2. You can't choose where the fat comes off first, but you can pretty much guarantee it's not going to be in the areas that you want it to.
Now we've cleared that up, let's tackle the two myths responsible for these misguided questions...
The Spot Reduction Myth
Fat loss, in short, comes down to eating less and moving more. And that goes for fat loss anywhere on your body. Crunches will NOT burn your belly fat. Tricep kickbacks won't melt off bingo wings, nor will the abductor machine slim your inner thighs. Losing fat, be it belly fat, upper arm fat or any other sort of fat, comes down to burning calories.
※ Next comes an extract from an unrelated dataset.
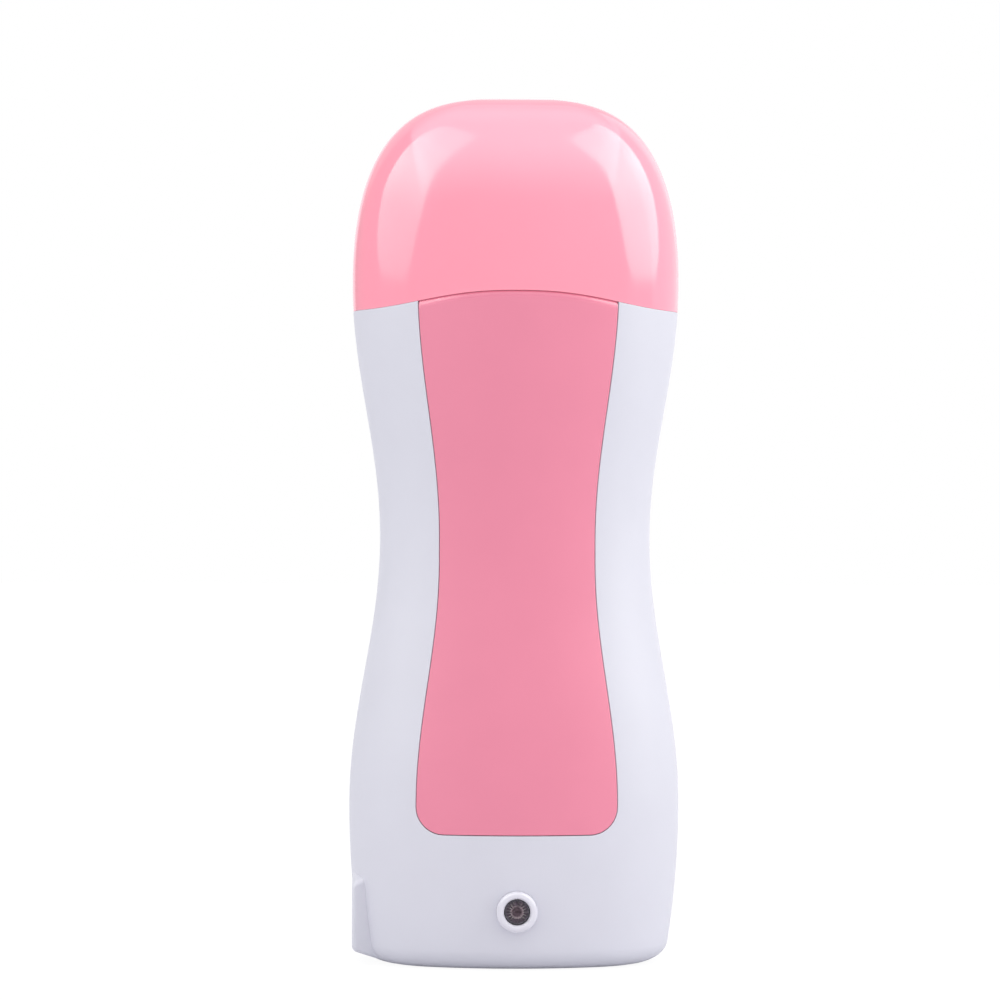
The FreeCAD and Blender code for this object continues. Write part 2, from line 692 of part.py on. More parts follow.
def panel_prism(gap):
    """The panel outline drawn in by the gap and run through the front of the housing."""
    shoulder = float(s.shoulder_height)
    bottom = float(s.panel_bottom_height) + gap
    corner = float(s.panel_corner_radius) - gap
    wide = float(s.panel_low_half_width) - gap
    steps = 10
    levels = heights_between(bottom + corner, shoulder, steps)
    side = [vec(panel_half_width(z) - gap, -FAR, z) for z in levels]
    up = vec(0, 0, 1)
    edges = []
    for mirror in (1, -1):
        curve = Part.BSplineCurve()
        points = [vec(mirror * point.x, point.y, point.z) for point in side]
        curve.interpolate(Points=points, InitialTangent=up, FinalTangent=up)
        bend = corner * math.sin(QUARTER / 2)
        start = vec(mirror * wide, -FAR, bottom + corner)
        middle = vec(mirror * (wide - corner + bend), -FAR, bottom + corner - bend)
        end = vec(mirror * (wide - corner), -FAR, bottom)
        edges.append(curve.toShape())
        edges.append(Part.Arc(start, middle, end).toShape())
    edges.append(Part.LineSegment(vec(corner - wide, -FAR, bottom),
                                  vec(wide - corner, -FAR, bottom)).toShape())
    edges.append(Part.LineSegment(vec(-side[-1].x, -FAR, shoulder),
                                  vec(side[-1].x, -FAR, shoulder)).toShape())
    outline = Part.Wire(Part.__sortEdges__(edges))
    return Part.Face(outline).extrude(vec(0, FAR, 0))


def moved(shape, y):
    copy = shape.copy()
    copy.translate(vec(0, y, 0))
    return copy


def front_layer(region, start, end):
    """The part of a region between two depths behind the front of the form."""
    return region.common(moved(outer_form, float(start))).cut(moved(outer_form, float(end)))


outer_form = form(0, 0)
cap_room = above_seam(0)


# ---------------------------------------------------------------- housing shells

def pillar_places():
    for side in (-1, 1):
        yield side * s.upper_pillar_offset, s.upper_pillar_height
        yield side * s.lower_pillar_offset, s.lower_pillar_height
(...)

- An effective training programme is one that works all the major muscle groups of both the upper and lower body.
- The more muscles you employ in your workout, the more calories you'll burn.
- The larger the muscles you're working are, the more calories you'll burn.
- The more muscles used in a specific exercise, the more calories that exercise will burn.
See where I'm going with this?
Achieving the lean body part you want means getting all those muscles moving and accepting that you'll need to be in it for the long haul to start seeing improvements in 'stubborn' areas.
The 'T' Word
Scientifically, muscle tone actually refers to the degree of tension in a muscle, which is part of the way it functions. Whether or not you like the way you look, you already have muscle tone.
When people say they want "toned" muscles, they mean they want to see the shape of the muscle more so than they do now. You can't change the shape of a muscle, but you can give definition to the shape.
Definition or 'tone' is created by:
1. Building or preserving muscle.
2. Lowering body fat.
Lowering body fat comes down to diet and being in a calorie deficit. Building or preserving muscle, is down to a good training routine of heavy resistance. (NB: when you get really lean - usually <8% bodyfat for males and <17% for females - hormone manipulation comes into play as well, but that's for another article!)
High reps - generally categorised as anything more than 12 - do not encourage your body to hold on to muscle, let alone make the muscle bigger, stronger or more defined. If you are doing high reps, the weight is too light to challenge your muscles. Sure, you may 'feel the burn', but that is not a sign of burning fat. You're feeling the burn because of lactic acid building up inside the muscle.
Don't get me wrong - high reps have their place. They are excellent for muscular endurance, cardio circuit training and sports performance. However, in terms of looking lean, defined and promoting fat loss over muscle loss, soley doing high reps is completely counter-productive to 'toning up'.
So there we have it - you CAN lose fat anywhere you like, you just can't choose the sequence in which your body leans out. Don't get discouraged because it's not happening as quickly as you'd like - when you have the right nutrition and training plan in place, patience, perseverence and consistancy will get you those all-important results as quickly as they can possibly happen!